┌────────

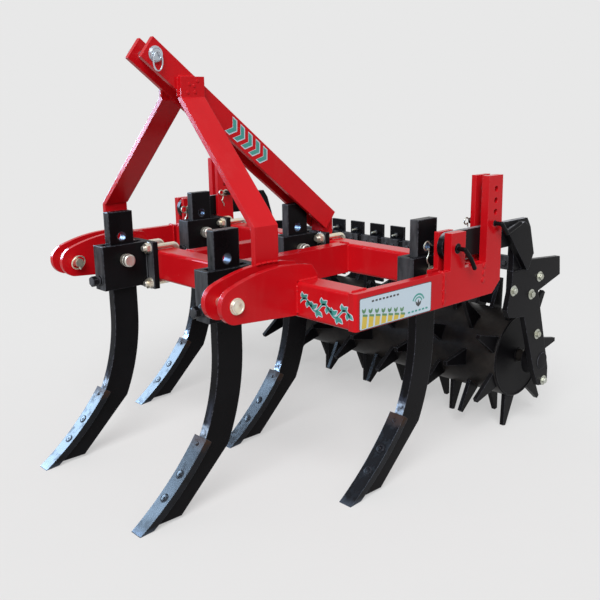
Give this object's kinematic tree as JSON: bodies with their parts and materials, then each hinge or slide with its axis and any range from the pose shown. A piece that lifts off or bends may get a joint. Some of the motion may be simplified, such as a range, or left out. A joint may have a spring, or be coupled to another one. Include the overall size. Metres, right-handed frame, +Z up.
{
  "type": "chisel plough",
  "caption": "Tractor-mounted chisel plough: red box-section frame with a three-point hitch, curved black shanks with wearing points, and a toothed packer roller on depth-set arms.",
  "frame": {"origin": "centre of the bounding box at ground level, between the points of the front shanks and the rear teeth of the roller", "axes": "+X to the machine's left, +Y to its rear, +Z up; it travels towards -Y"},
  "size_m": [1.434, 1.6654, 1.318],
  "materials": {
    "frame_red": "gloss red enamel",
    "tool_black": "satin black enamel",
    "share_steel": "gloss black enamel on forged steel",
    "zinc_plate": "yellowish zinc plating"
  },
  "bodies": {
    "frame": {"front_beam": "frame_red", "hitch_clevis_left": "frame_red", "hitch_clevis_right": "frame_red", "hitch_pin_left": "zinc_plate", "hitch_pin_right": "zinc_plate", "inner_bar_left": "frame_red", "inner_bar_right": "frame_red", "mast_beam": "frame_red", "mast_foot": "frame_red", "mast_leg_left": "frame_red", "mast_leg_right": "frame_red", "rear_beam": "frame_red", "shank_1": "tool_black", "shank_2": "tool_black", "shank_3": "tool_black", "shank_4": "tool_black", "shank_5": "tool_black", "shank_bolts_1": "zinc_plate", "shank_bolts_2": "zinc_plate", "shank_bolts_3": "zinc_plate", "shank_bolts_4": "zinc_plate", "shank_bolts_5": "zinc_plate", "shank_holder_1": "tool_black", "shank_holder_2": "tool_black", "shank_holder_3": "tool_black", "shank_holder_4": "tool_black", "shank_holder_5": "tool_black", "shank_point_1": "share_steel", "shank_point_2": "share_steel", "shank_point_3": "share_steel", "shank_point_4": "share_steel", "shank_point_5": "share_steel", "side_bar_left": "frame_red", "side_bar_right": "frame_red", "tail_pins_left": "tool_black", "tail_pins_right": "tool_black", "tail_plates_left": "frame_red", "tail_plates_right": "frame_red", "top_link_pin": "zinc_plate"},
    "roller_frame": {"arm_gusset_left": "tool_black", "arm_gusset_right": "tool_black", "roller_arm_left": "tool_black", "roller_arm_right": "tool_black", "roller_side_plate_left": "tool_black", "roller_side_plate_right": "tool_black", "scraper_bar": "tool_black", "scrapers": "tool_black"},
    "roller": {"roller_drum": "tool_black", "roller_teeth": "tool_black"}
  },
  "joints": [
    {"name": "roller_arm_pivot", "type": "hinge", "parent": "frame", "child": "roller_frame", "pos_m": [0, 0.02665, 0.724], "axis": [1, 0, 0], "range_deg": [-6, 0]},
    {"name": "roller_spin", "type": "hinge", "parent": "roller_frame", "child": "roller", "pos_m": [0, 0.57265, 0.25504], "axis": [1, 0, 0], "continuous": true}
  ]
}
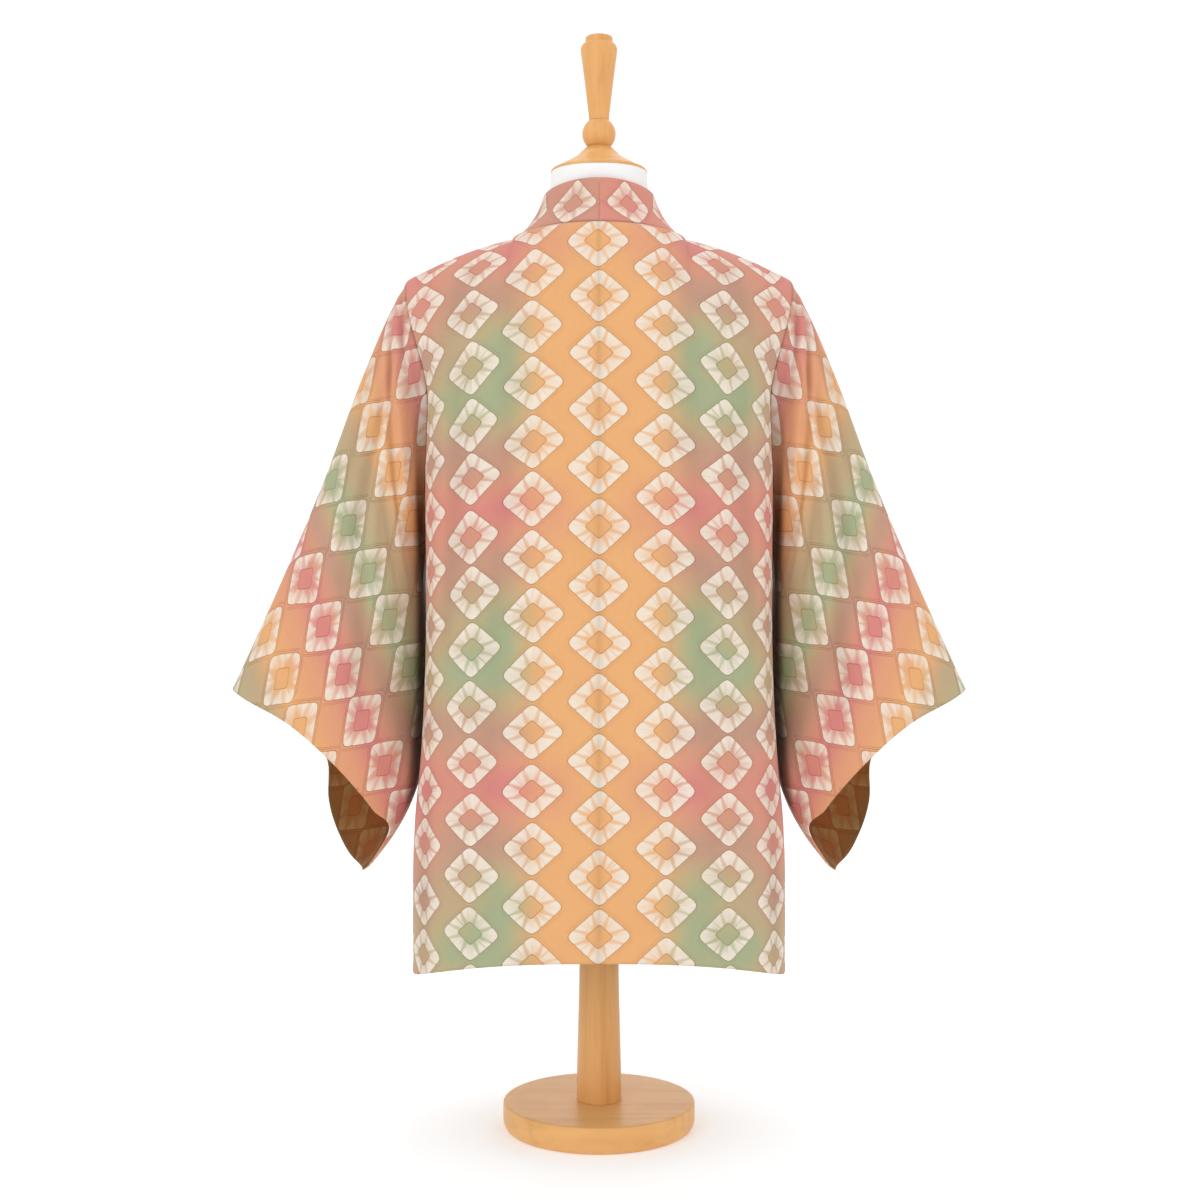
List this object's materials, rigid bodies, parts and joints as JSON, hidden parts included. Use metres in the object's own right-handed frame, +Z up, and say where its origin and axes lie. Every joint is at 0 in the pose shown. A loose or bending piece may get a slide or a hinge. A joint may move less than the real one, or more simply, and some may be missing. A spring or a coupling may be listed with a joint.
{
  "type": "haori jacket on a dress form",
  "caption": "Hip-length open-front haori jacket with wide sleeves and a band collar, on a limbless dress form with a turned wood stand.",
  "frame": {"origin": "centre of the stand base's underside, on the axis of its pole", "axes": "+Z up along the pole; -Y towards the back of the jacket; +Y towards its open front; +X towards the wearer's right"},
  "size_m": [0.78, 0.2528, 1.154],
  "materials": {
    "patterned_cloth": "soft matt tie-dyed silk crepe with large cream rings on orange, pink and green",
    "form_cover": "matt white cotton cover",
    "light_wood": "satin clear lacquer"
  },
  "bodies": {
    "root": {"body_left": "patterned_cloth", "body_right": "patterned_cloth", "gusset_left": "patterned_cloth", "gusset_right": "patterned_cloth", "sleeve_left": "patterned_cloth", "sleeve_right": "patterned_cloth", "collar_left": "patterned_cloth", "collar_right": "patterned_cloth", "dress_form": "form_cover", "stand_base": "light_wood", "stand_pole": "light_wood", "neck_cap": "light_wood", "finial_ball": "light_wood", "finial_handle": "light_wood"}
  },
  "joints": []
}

└────────

Exercise:
Extract each entry in full and write it down exactly.

Task response:
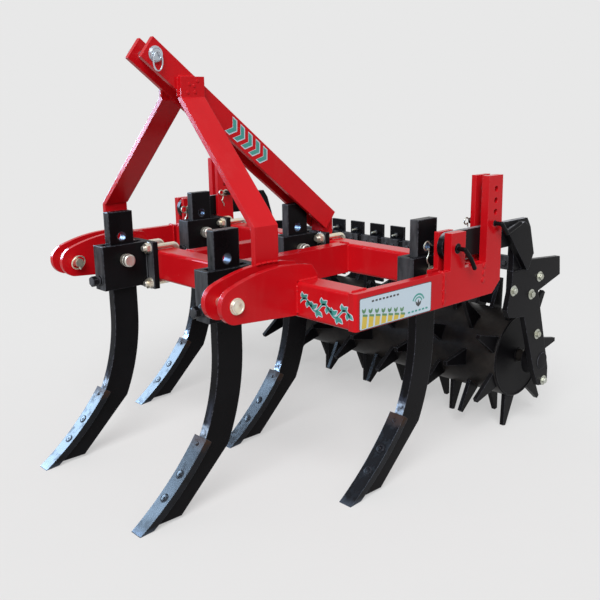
Give this object's kinematic tree as JSON: bodies with their parts and materials, then each hinge or slide with its axis and any range from the pose shown. A piece that lifts off or bends may get a joint. Some of the motion may be simplified, such as a range, or left out. A joint may have a spring, or be coupled to another one. Include the overall size. Metres, right-handed frame, +Z up.
{
  "type": "chisel plough",
  "caption": "Tractor-mounted chisel plough: red box-section frame with a three-point hitch, curved black shanks with wearing points, and a toothed packer roller on depth-set arms.",
  "frame": {"origin": "centre of the bounding box at ground level, between the points of the front shanks and the rear teeth of the roller", "axes": "+X to the machine's left, +Y to its rear, +Z up; it travels towards -Y"},
  "size_m": [1.434, 1.6654, 1.318],
  "materials": {
    "frame_red": "gloss red enamel",
    "tool_black": "satin black enamel",
    "share_steel": "gloss black enamel on forged steel",
    "zinc_plate": "yellowish zinc plating"
  },
  "bodies": {
    "frame": {"front_beam": "frame_red", "hitch_clevis_left": "frame_red", "hitch_clevis_right": "frame_red", "hitch_pin_left": "zinc_plate", "hitch_pin_right": "zinc_plate", "inner_bar_left": "frame_red", "inner_bar_right": "frame_red", "mast_beam": "frame_red", "mast_foot": "frame_red", "mast_leg_left": "frame_red", "mast_leg_right": "frame_red", "rear_beam": "frame_red", "shank_1": "tool_black", "shank_2": "tool_black", "shank_3": "tool_black", "shank_4": "tool_black", "shank_5": "tool_black", "shank_bolts_1": "zinc_plate", "shank_bolts_2": "zinc_plate", "shank_bolts_3": "zinc_plate", "shank_bolts_4": "zinc_plate", "shank_bolts_5": "zinc_plate", "shank_holder_1": "tool_black", "shank_holder_2": "tool_black", "shank_holder_3": "tool_black", "shank_holder_4": "tool_black", "shank_holder_5": "tool_black", "shank_point_1": "share_steel", "shank_point_2": "share_steel", "shank_point_3": "share_steel", "shank_point_4": "share_steel", "shank_point_5": "share_steel", "side_bar_left": "frame_red", "side_bar_right": "frame_red", "tail_pins_left": "tool_black", "tail_pins_right": "tool_black", "tail_plates_left": "frame_red", "tail_plates_right": "frame_red", "top_link_pin": "zinc_plate"},
    "roller_frame": {"arm_gusset_left": "tool_black", "arm_gusset_right": "tool_black", "roller_arm_left": "tool_black", "roller_arm_right": "tool_black", "roller_side_plate_left": "tool_black", "roller_side_plate_right": "tool_black", "scraper_bar": "tool_black", "scrapers": "tool_black"},
    "roller": {"roller_drum": "tool_black", "roller_teeth": "tool_black"}
  },
  "joints": [
    {"name": "roller_arm_pivot", "type": "hinge", "parent": "frame", "child": "roller_frame", "pos_m": [0, 0.02665, 0.724], "axis": [1, 0, 0], "range_deg": [-6, 0]},
    {"name": "roller_spin", "type": "hinge", "parent": "roller_frame", "child": "roller", "pos_m": [0, 0.57265, 0.25504], "axis": [1, 0, 0], "continuous": true}
  ]
}
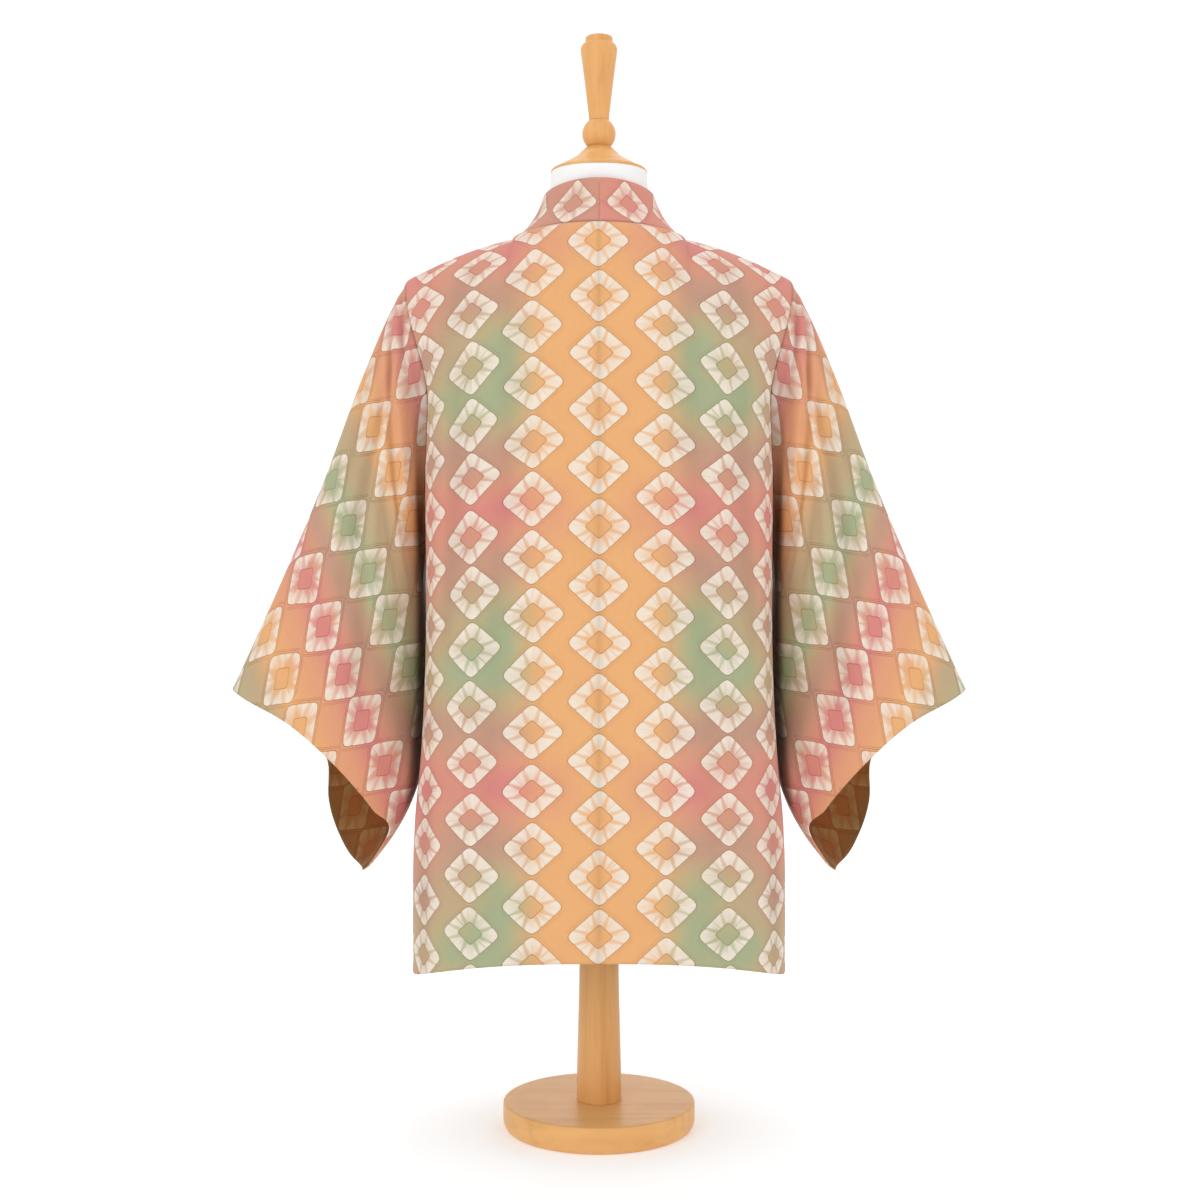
List this object's materials, rigid bodies, parts and joints as JSON, hidden parts included. Use metres in the object's own right-handed frame, +Z up, and say where its origin and axes lie. Every joint is at 0 in the pose shown. A loose or bending piece may get a slide or a hinge. A joint may move less than the real one, or more simply, and some may be missing. A spring or a coupling may be listed with a joint.
{
  "type": "haori jacket on a dress form",
  "caption": "Hip-length open-front haori jacket with wide sleeves and a band collar, on a limbless dress form with a turned wood stand.",
  "frame": {"origin": "centre of the stand base's underside, on the axis of its pole", "axes": "+Z up along the pole; -Y towards the back of the jacket; +Y towards its open front; +X towards the wearer's right"},
  "size_m": [0.78, 0.2528, 1.154],
  "materials": {
    "patterned_cloth": "soft matt tie-dyed silk crepe with large cream rings on orange, pink and green",
    "form_cover": "matt white cotton cover",
    "light_wood": "satin clear lacquer"
  },
  "bodies": {
    "root": {"body_left": "patterned_cloth", "body_right": "patterned_cloth", "gusset_left": "patterned_cloth", "gusset_right": "patterned_cloth", "sleeve_left": "patterned_cloth", "sleeve_right": "patterned_cloth", "collar_left": "patterned_cloth", "collar_right": "patterned_cloth", "dress_form": "form_cover", "stand_base": "light_wood", "stand_pole": "light_wood", "neck_cap": "light_wood", "finial_ball": "light_wood", "finial_handle": "light_wood"}
  },
  "joints": []
}